A configuration sample of this alert item is as follows:

  1. groups:
  2. - name: PiTR
  3. rules:
  4. - alert: LogBackupRunningRPOMoreThan10m
  5. expr: max(time() - tidb_log_backup_last_checkpoint / 262144000) by (task) / 60 > 10 and max(tidb_log_backup_last_checkpoint) by (task) > 0 and max(tikv_log_backup_task_status) by (task) == 0
  6. labels:
  7. severity: warning
  8. annotations:
  9. summary: RPO of log backup is high
  10. message: RPO of the log backup task {{ $labels.task }} is more than 10m

LogBackupRunningRPOMoreThan30m

  • Alert item: max(time() - tidb_log_backup_last_checkpoint / 262144000) by (task) / 60 > 30 and max(tidb_log_backup_last_checkpoint) by (task) > 0 and max(tikv_log_backup_task_status) by (task) == 0
  • Alert level: critical
  • Description: The log data is not persisted to the storage for more than 30 minutes. This alert often indicates anomalies. You can check the TiKV logs to find the cause.

LogBackupPausingMoreThan2h

  • Alert item: max(time() - tidb_log_backup_last_checkpoint / 262144000) by (task) / 3600 > 2 and max(tidb_log_backup_last_checkpoint) by (task) > 0 and max(tikv_log_backup_task_status) by (task) == 1
  • Alert level: warning
  • Description: The log backup task is paused for more than 2 hours. This alert item is a reminder and you are expected to run br log resume as soon as possible.

LogBackupPausingMoreThan12h

  • Alert item: max(time() - tidb_log_backup_last_checkpoint / 262144000) by (task) / 3600 > 12 and max(tidb_log_backup_last_checkpoint) by (task) > 0 and max(tikv_log_backup_task_status) by (task) == 1
  • Alert level: critical
  • Description: The log backup task is paused for more than 12 hours. You are expected to run br log resume as soon as possible to resume the task. Log tasks paused for too long have the risk of data loss.

LogBackupFailed

  • Alert item: max(tikv_log_backup_task_status) by (task) == 2 and max(tidb_log_backup_last_checkpoint) by (task) > 0
  • Alert level: critical
  • Description: The log backup task fails. You need to run br log status to see the failure reason. If necessary, you need to further check the TiKV logs.

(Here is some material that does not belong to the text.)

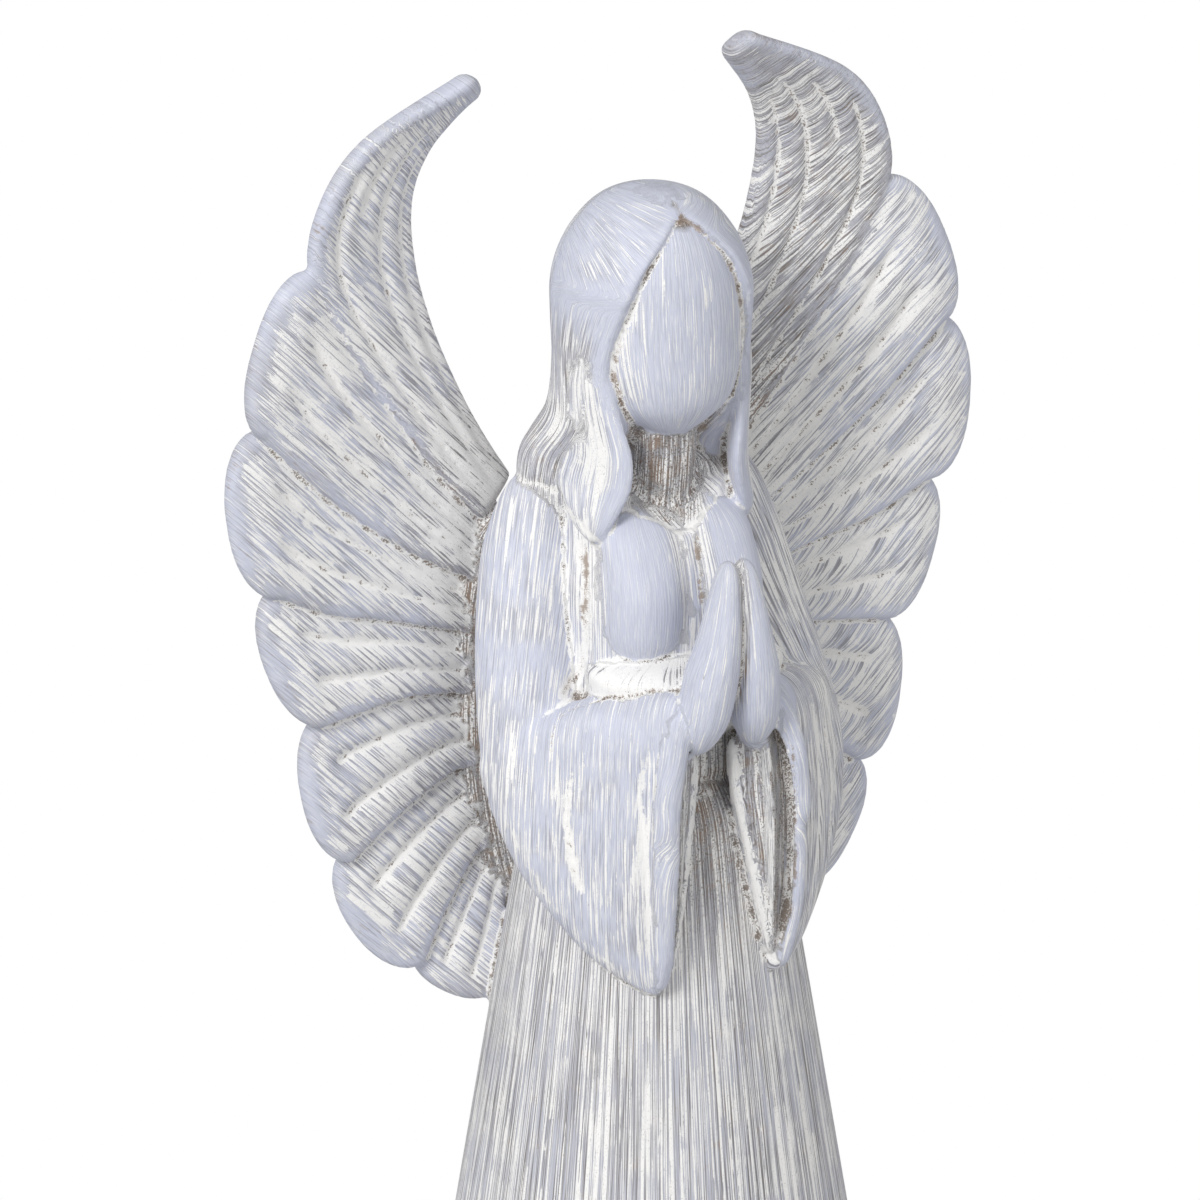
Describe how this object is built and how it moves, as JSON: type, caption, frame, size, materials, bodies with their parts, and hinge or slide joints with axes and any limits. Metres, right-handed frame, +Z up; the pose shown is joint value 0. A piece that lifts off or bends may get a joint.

LogBackupGCSafePointExceedsCheckpoint

  • Alert item: min(tidb_log_backup_last_checkpoint) by (instance) - max(tikv_gcworker_autogc_safe_point) by (instance) < 0
  • Alert level: critical
  • Description: Some data has been garbage-collected before the backup. This means that some data has been lost and is very likely to affect your services.